MAS Context Fall Talks 2020
Building Subjects: Ideas on Housing from Chinese Vernacular Architecture


 

Architect and educator De Peter Yi lectured on November 19 as part of MAS Context’s 2020 Fall Talks series.

 

Building Subjects: Ideas on Housing from Chinese Vernacular Architecture

In China today, residents in standardized housing blocks share the built environment with family clans inhabiting round earthen dwellings, migrants living in fortress-like compounds, and retirees acting out remnant Maoist utopian ideals in urban communes. What lessons may such seemingly anachronistic ways of living, upheld by an unspoken contract between residents and the structures they’ve adapted over time, provide in a future that seems ready to leave them behind? The recently published book, Building Subjects, attempts to answer this question through a surprising observation on architecture itself: that alternate forms of living are already embedded in our everyday structures, and designers can empower these ideas through a simultaneous reductive revealing and a framework for drawing new part-to-part relationships. This talk unpacked such ideas for housing, as well as how they are expressed through the book as a total project: from content development, to organization, design, and realization. Art historian Nancy P. Lin was a respondent for the talk.

 

Building Subjects was supported by a Graham Foundation Grant and published by Standpunkte.
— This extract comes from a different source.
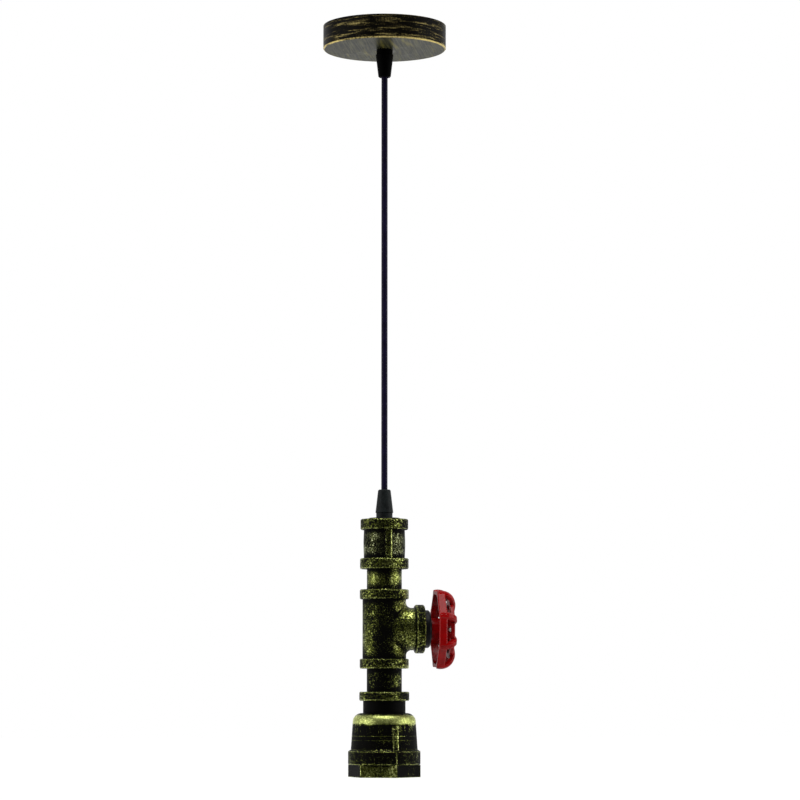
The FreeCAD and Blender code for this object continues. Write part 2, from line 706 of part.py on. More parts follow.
def bell_rib():
    """Raised rib down the bell's side, above a corner of the hexagon."""
    rise = BELL_RIB_RISE
    low = bell_height(BELL_RING_TOP) - 1
    return rib(BELL_RIB_WIDTH, BELL_HEX_AZIMUTH,
               [(BELL_SHOULDER_RADIUS - rise, bell_height(BELL_RIB_TOP)),
                (skirt_radius(BELL_RIB_TOP) + rise, bell_height(BELL_RIB_TOP) - 2 * rise),
                (BELL_SKIRT_RADIUS + rise, low), (BELL_SHOULDER_RADIUS - rise, low)])


def bell_seam():
    """Thin casting seam that carries the rib's line over the ring."""
    rise = BELL_SEAM_RISE
    return rib(BELL_SEAM_WIDTH, BELL_HEX_AZIMUTH,
               [(BELL_SHOULDER_RADIUS, bell_height(BELL_RING_TOP)),
                (BELL_RING_RADIUS + rise, bell_height(BELL_RING_TOP) - BELL_RING_SLOPE),
                (BELL_RING_RADIUS + rise, bell_height(BELL_RING_BOTTOM)),
                (BELL_SHOULDER_RADIUS, bell_height(BELL_RING_BOTTOM))])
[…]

It was designed in collaboration with Renata Graw (Normal), Jeremiah Chiu (Some All None), and Nancy P. Lin.

 

Building Subjects: Ideas on Housing from Chinese Vernacular Architecture. © De Peter Yi.

 

Building Subjects: Ideas on Housing from Chinese Vernacular Architecture. © De Peter Yi.

 

Building Subjects: Ideas on Housing from Chinese Vernacular Architecture. Photography by Alexa Viscius, courtesy of De Peter Yi.

 

Building Subjects: Ideas on Housing from Chinese Vernacular Architecture. Photography by Alexa Viscius, courtesy of De Peter Yi.

 

De Peter Yi currently teaches at the Taubman College of Architecture and Urban Planning, where he was the 2018-2019 Walter B. Sanders Fellow. His ongoing research mines and reimagines the physical and intangible forces that bring form together toward new modes of design practice.